René Magritte
Time Transfixed
Magritte is a comedian and a philosopher in one. We see a fireplace where for the chimney a train is mounted producing smoke inside the room. On the mantelpiece we see a clock as usual, reflected in a mirror behind it. This magical realism poses the challenge for human reflection Magritte is fond of. He often pictures mirrors with e.g. a man seeing the back of his own head or a cloudy sky for his outline. The humor this time is the confusing of trainsmoke and -form with fireplace smoke and-form. The philosophy is in the linking of the train with the clock. The train not only pierces trough the fireplace polluting the realm of clocktime. The train is making that reality of chronic pollution throughout our culture as a whole!

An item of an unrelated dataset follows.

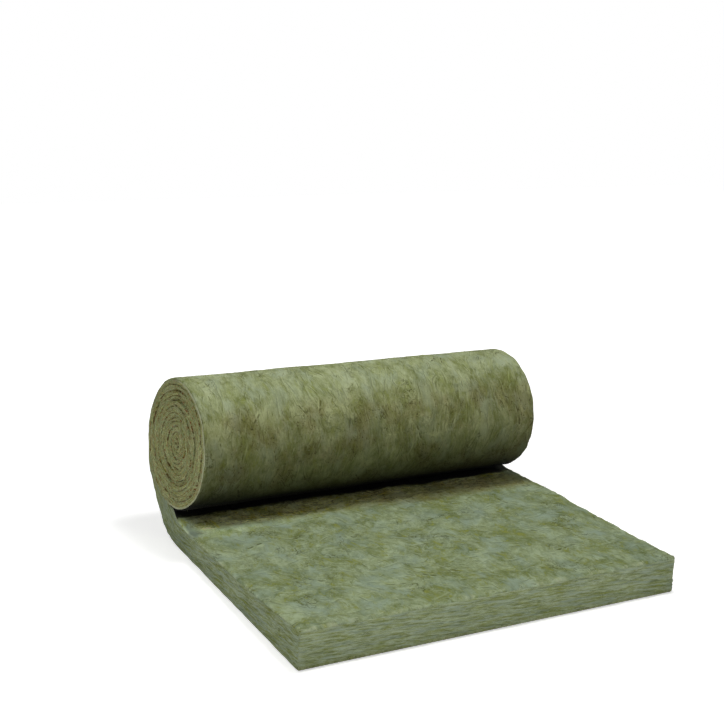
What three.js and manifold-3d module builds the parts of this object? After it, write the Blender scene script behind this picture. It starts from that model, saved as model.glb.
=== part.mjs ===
// A roll of mineral wool insulation, partly unrolled: one blanket, wound tight on itself, that runs out
// from the back of the roll, turns under it and lies flat in front of it.
// Millimetres, +Z up. X runs across the blanket along the roll's axis, and the cut edge is at -Y.
import * as THREE from 'three';
import { mergeVertices } from 'three/addons/utils/BufferGeometryUtils.js';
import Module from 'manifold-3d';

// The blanket
const BLANKET_WIDTH = 1200;
const UNROLLED_LENGTH = 918;       // from the roll's axis to the cut edge
const LOFT_AT_CUT = 113;           // thickness at the cut edge, where the wool has sprung back
const CUT_TOP_ROUND = 7;
const CUT_BOTTOM_ROUND = 12;

// The roll, and the crevices between its turns that show at both ends
const ROLL_RADIUS = 204;
const RIM_ROUND = 6;
const LAP_THICKNESS = 16.5;        // thickness of one wound turn
const CREVICE_WIDTH = 6;
const CREVICE_DEPTH = 13;
const CORE_CURL = 10;              // radius at which the innermost turn closes up

// How the blanket lies at each end: it is still pressed thin under the left end, and the roll has run
// a little further back and sits lower at the right end. Angles are in degrees, 0 to the rear, 90 up.
const LEFT = { middleLoft: 90, rearLoft: 84, nipGap: 41, axisBack: 0, tipAngle: -78 };
const RIGHT = { middleLoft: 114, rearLoft: 106, nipGap: 5, axisBack: 37, tipAngle: -88 };

// The nip is the open wedge under the roll, and the tail is the stretch behind it that leaves the
// floor and rises to become the outermost turn.
const NIP_LENGTH = 110;            // how far in front of the axis the nip opens
const TAIL_LIFT = 60;              // how far in front of the axis the tail leaves the floor
const TAIL_REACH = 165;            // how far behind the axis its bend would reach
const TAIL_BEND_HEIGHT = 75;
const TAIL_JOIN_ANGLE = -15;       // where it runs into the round of the roll
const TAIL_SETTLED_ANGLE = 0;      // where it has been pressed to one lap's thickness
const TAIL_SINK = 4;               // how far its inner face is let into the turned roll

// The turns have slipped along the axis as they were wound, so both ends of the roll lean
const LEAN_BACK = 0.092;           // slip along X for each millimetre to the rear of the axis
const LEAN_UP = 0.064;             // slip along X for each millimetre above the axis

const WOOL_COLOUR = 0x7a8665;
const WOOL_ROUGHNESS = 0.96;

// Facets
const ROLL_SEGMENTS = 48;
const ROUND_DIVISIONS = 3;
const STRETCH_DIVISIONS = 10;
const NIP_DIVISIONS = 6;
const TAIL_DIVISIONS = 12;
const WIDTH_STEPS = 6;
const CREVICE_STEP = 38;           // millimetres along the crevice
const CREVICE_MIN_TURN = 12;       // degrees, the finest step
const CREVICE_MAX_TURN = 26;

const wasm = await Module();
wasm.setup();

const { clamp, degToRad, lerp, radToDeg, smoothstep } = THREE.MathUtils;

// The height and set-back of the roll's axis, from 0 at the left end to 1 at the right end
function axisAt(share) {
  const heightAt = (end) => end.rearLoft + end.nipGap + ROLL_RADIUS;
  return new THREE.Vector2(
    lerp(LEFT.axisBack, RIGHT.axisBack, share), lerp(heightAt(LEFT), heightAt(RIGHT), share));
}

function onCircle(degrees, radius) {
  return new THREE.Vector2(radius, 0).rotateAround(new THREE.Vector2(), degToRad(degrees));
}

function onRoll(axis, degrees, radius = ROLL_RADIUS) {
  return onCircle(degrees, radius).add(axis);
}

// How far the slipped turns have moved along X at a point (y, z) of the section
function slip(axis, point) {
  return LEAN_UP * (point.y - axis.y) - LEAN_BACK * (point.x - axis.x);
}

function closedGeometry(positions, indices) {
  const geometry = new THREE.BufferGeometry();
  geometry.setAttribute('position', new THREE.Float32BufferAttribute(positions, 3));
  geometry.setIndex(indices);
  return mergeVertices(geometry, 1e-4);
}

function toGeometry(solid) {
  const mesh = solid.getMesh();
  return closedGeometry(mesh.vertProperties, Array.from(mesh.triVerts));
}

function toSolid(geometry) {
  const corners = Array.from(geometry.index.array);
  const triangles = [];
  for (let i = 0; i < corners.length; i += 3) {
    const [a, b, c] = corners.slice(i, i + 3);
    if (a !== b && b !== c && c !== a) triangles.push(a, b, c);
  }
  return new wasm.Manifold(new wasm.Mesh({
    numProp: 3,
    vertProperties: new Float32Array(geometry.attributes.position.array),
    triVerts: new Uint32Array(triangles),
  }));
}

// A wedge along the line between two turns, to be cut out of an end of the roll. It starts where the
// tail meets the roll and winds inwards. Side is -1 at the left end and 1 at the right.
function creviceSolid(end, side) {
  const radiusAt = (degrees) => ROLL_RADIUS - LAP_THICKNESS * (1 + (degrees - TAIL_SETTLED_ANGLE) / 360);
  const startExtra = ROLL_RADIUS - radiusAt(end.tipAngle);
  const proud = CREVICE_DEPTH / 2;
  const mouth = CREVICE_WIDTH / 2 * (1 + proud / CREVICE_DEPTH);
  const root = CREVICE_WIDTH / 12;
  const corners = [[proud, mouth], [proud, -mouth], [-CREVICE_DEPTH, -root], [-CREVICE_DEPTH, root]];

  const positions = [];
  let degrees = end.tipAngle;
  let radius = ROLL_RADIUS;
  while (radius > CORE_CURL) {
    const unsettled = clamp((TAIL_SETTLED_ANGLE - degrees) / (TAIL_SETTLED_ANGLE - end.tipAngle), 0, 1);
    radius = radiusAt(degrees) + startExtra * unsettled ** 2;
    for (const [along, out] of corners) {
      const point = onCircle(degrees, radius + out);
      positions.push(side * (BLANKET_WIDTH / 2 + along), point.x, point.y);
    }
    degrees += clamp(radToDeg(CREVICE_STEP / radius), CREVICE_MIN_TURN, CREVICE_MAX_TURN);
  }

  const ring = corners.length;
  const indices = [];
  const last = positions.length / 3 - ring;
  for (let here = 0; here < last; here++) {
    const next = here % ring === ring - 1 ? here + 1 - ring : here + 1;
    indices.push(here, next, next + ring, here, next + ring, here + ring);
  }
  indices.push(0, 2, 1, 0, 3, 2, last, last + 1, last + 2, last, last + 2, last + 3);
  if (side > 0) indices.reverse();
  return toSolid(closedGeometry(positions, indices));
}

// The wound roll: a turned solid with soft rims and a crevice wound into each end, then laid along
// its axis with its turns slipped
function rollSolid() {
  const half = BLANKET_WIDTH / 2;
  const profile = new THREE.Path();
  profile.moveTo(0, -half);
  profile.lineTo(ROLL_RADIUS - RIM_ROUND, -half);
  profile.absarc(ROLL_RADIUS - RIM_ROUND, -half + RIM_ROUND, RIM_ROUND, -Math.PI / 2, 0, false);
  profile.absarc(ROLL_RADIUS - RIM_ROUND, half - RIM_ROUND, RIM_ROUND, 0, Math.PI / 2, false);
  profile.lineTo(0, half);
  const turned = new THREE.LatheGeometry(profile.getPoints(ROUND_DIVISIONS), ROLL_SEGMENTS);
  turned.deleteAttribute('normal');
  turned.deleteAttribute('uv');
  turned.rotateZ(-Math.PI / 2);
  const wound = toSolid(mergeVertices(turned, 1e-4))
    .subtract(creviceSolid(LEFT, -1))
    .subtract(creviceSolid(RIGHT, 1));

  const laid = toGeometry(wound);
  const position = laid.attributes.position;
  for (let i = 0; i < position.count; i++) {
    const axis = axisAt(position.getX(i) / BLANKET_WIDTH + 0.5);
    const point = new THREE.Vector2(position.getY(i), position.getZ(i)).add(axis);
    position.setXYZ(i, position.getX(i) + slip(axis, point), point.x, point.y);
  }
  return toSolid(laid);
}

// One end's section of the loose stretch, as stations from the cut edge to inside the roll. Each
// station has a point on the lower and one on the upper face, and how far it has joined the slip.
function stretchStations(end, axis) {
  const front = -UNROLLED_LENGTH;
  const stations = [];

  for (let i = 0; i < ROUND_DIVISIONS; i++) {
    const angle = Math.PI / 2 * i / ROUND_DIVISIONS;
    const inward = 1 - Math.cos(angle);
    const short = 1 - Math.sin(angle);
    stations.push({
      lower: new THREE.Vector2(front + CUT_BOTTOM_ROUND * inward, CUT_BOTTOM_ROUND * short),
      upper: new THREE.Vector2(front + CUT_TOP_ROUND * inward, LOFT_AT_CUT - CUT_TOP_ROUND * short),
    });
  }

  const nipFront = axis.x - NIP_LENGTH;
  const swell = 2 * end.middleLoft - (LOFT_AT_CUT + end.rearLoft) / 2;
  const top = new THREE.QuadraticBezierCurve(
    new THREE.Vector2(front + CUT_TOP_ROUND, LOFT_AT_CUT),
    new THREE.Vector2((front + nipFront) / 2, swell),
    new THREE.Vector2(nipFront, end.rearLoft));
  const floor = new THREE.LineCurve(
    new THREE.Vector2(front + CUT_BOTTOM_ROUND, 0), new THREE.Vector2(axis.x - TAIL_LIFT, 0));
  for (let i = 0; i < STRETCH_DIVISIONS; i++) {
    const share = i / STRETCH_DIVISIONS;
    stations.push({ lower: floor.getPoint(share), upper: top.getPoint(share) });
  }

  const tip = onRoll(axis, end.tipAngle);
  const nipFloor = new THREE.QuadraticBezierCurve(
    new THREE.Vector2(nipFront, end.rearLoft),
    new THREE.Vector2((nipFront + tip.x) / 2, end.rearLoft),
    tip);
  const join = onRoll(axis, TAIL_JOIN_ANGLE);
  const bendPull = (join.y - TAIL_BEND_HEIGHT) * Math.tan(degToRad(-TAIL_JOIN_ANGLE));
  const tail = new THREE.CubicBezierCurve(
    new THREE.Vector2(axis.x - TAIL_LIFT, 0),
    new THREE.Vector2(axis.x + TAIL_REACH, 0),
    new THREE.Vector2(join.x - bendPull, TAIL_BEND_HEIGHT),
    join);
  const divisions = NIP_DIVISIONS + TAIL_DIVISIONS;
  for (let i = 0; i <= divisions; i++) {
    const wound = Math.max(0, i - NIP_DIVISIONS) / TAIL_DIVISIONS;
    stations.push({
      lower: tail.getPoint(i / divisions),
      upper: i < NIP_DIVISIONS
        ? nipFloor.getPoint(i / NIP_DIVISIONS)
        : onRoll(axis, lerp(end.tipAngle, TAIL_JOIN_ANGLE, wound), ROLL_RADIUS - TAIL_SINK * wound),
    });
  }
  stations.push({
    lower: onRoll(axis, TAIL_SETTLED_ANGLE, ROLL_RADIUS - TAIL_SINK),
    upper: onRoll(axis, TAIL_SETTLED_ANGLE, ROLL_RADIUS - 2 * TAIL_SINK),
  });

  for (const station of stations) {
    const fromFloor = station.lower.x > axis.x - TAIL_LIFT ? station.lower.y : 0;
    station.hold = smoothstep(fromFloor, 0.1 * axis.y, 0.7 * axis.y);
  }
  return stations;
}

// The loose stretch and the tail, ruled between the sections at the two ends
function stretchSolid() {
  const left = stretchStations(LEFT, axisAt(0));
  const right = stretchStations(RIGHT, axisAt(1));
  const count = left.length;
  const ring = 2 * count;
  const positions = [];
  for (let step = 0; step <= WIDTH_STEPS; step++) {
    const share = step / WIDTH_STEPS;
    const axis = axisAt(share);
    const place = (face, i) => {
      const point = left[i][face].clone().lerp(right[i][face], share);
      const hold = lerp(left[i].hold, right[i].hold, share);
      positions.push((share - 0.5) * BLANKET_WIDTH + hold * slip(axis, point), point.x, point.y);
    };
    for (let i = 0; i < count; i++) place('lower', i);
    for (let i = count - 1; i >= 0; i--) place('upper', i);
  }
  const indices = [];
  for (let step = 0; step < WIDTH_STEPS; step++) {
    for (let k = 0; k < ring; k++) {
      const here = step * ring + k;
      const next = step * ring + (k + 1) % ring;
      indices.push(here, next, next + ring, here, next + ring, here + ring);
    }
  }
  const last = WIDTH_STEPS * ring;
  for (let i = 0; i + 1 < count; i++) {
    const [low, lowNext, high, highNext] = [i, i + 1, ring - 1 - i, ring - 2 - i];
    indices.push(low, highNext, lowNext, low, high, highNext);
    indices.push(last + low, last + lowNext, last + highNext, last + low, last + highNext, last + high);
  }
  return toSolid(closedGeometry(positions, indices));
}

const geometry = toGeometry(rollSolid().add(stretchSolid()));
geometry.computeVertexNormals();

const blanket = new THREE.Mesh(
  geometry,
  new THREE.MeshStandardMaterial({ color: WOOL_COLOUR, roughness: WOOL_ROUGHNESS, metalness: 0 }));
blanket.name = 'insulation_blanket';

// The origin is on the floor, under the middle of the whole form
const centre = new THREE.Box3().setFromObject(blanket).getCenter(new THREE.Vector3());
blanket.position.set(-centre.x, -centre.y, 0);

const group = new THREE.Group();
group.name = 'insulation_roll';
group.add(blanket);

export default group;
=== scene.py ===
import math
from functools import partial, reduce

import bmesh
import bpy
import numpy as np
from mathutils import Matrix, Vector, noise


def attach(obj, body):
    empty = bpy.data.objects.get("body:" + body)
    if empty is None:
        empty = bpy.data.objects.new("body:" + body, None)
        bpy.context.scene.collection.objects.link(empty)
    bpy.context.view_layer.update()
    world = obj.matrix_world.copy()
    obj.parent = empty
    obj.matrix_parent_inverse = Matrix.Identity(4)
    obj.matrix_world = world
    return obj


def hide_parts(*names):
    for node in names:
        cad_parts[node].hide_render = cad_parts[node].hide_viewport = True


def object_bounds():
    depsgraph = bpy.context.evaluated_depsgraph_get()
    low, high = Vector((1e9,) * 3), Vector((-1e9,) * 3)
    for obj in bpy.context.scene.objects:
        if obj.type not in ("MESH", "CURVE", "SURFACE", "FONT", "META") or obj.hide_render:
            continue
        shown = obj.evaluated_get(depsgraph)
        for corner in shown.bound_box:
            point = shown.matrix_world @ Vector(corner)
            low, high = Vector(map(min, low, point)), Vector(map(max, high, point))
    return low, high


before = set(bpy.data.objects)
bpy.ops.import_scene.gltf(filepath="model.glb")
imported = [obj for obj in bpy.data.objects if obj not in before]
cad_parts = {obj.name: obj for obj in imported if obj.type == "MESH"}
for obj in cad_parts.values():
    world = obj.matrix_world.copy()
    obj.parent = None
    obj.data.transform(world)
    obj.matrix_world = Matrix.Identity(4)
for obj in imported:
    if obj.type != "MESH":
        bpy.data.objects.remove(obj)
cad_low, cad_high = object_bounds()

# ---------------------------------------------------------------------------------------------------
# The blanket: one length of green-grey mineral wool, wound tight into a roll. It leaves the roll at
# the back, bends down to the floor and runs out under it to a cut edge.
WIDTH = 1.2
UNROLLED_LENGTH = 0.918
LOFT_AT_CUT = 0.113
CUT_TOP_ROUND = 0.007
CUT_BOTTOM_ROUND = 0.012
ROLL_RADIUS = 0.204
LAP_THICKNESS = 0.0165
NIP_LENGTH = 0.110
TAIL_LIFT = 0.060
TAIL_REACH = 0.165
TAIL_BEND_HEIGHT = 0.075
LEAN_BACK = 0.092
LEAN_UP = 0.064
RIM_ROUND = 0.005
WANDER = 0.0065
PUSHED_OUT = 0.005
LEFT = {"side": -1, "middle": 0.090, "rear": 0.084, "nip": 0.041, "back": 0.0, "tip": -78.0}
RIGHT = {"side": 1, "middle": 0.114, "rear": 0.106, "nip": 0.005, "back": 0.037, "tip": -88.0}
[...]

It was railroadtime that was officially installed as the formal order of time in 1884 in America when one agreed upon the setting of timezones that would facilitate the timemanagement for going places with the new speed. That this falsification of human priorities polluted the complete of our timeculture is what Magritte shows here. The smoke is the commercial preference for manipulated time against the natural and divine order of local timing. It was also an offense against democracy and hence also a pollution of the authority of the natural order of the individual person: only a minority has at any time real interest in traveling by train and its time. Magritte could also have portrayed a telephone here floating like a God in the smoke as also the ease of telegraphic (and other tele-)communication set the tone for zonetime in the late 19th century. Altogether we see the entropy of cultural time take place in one fireplace.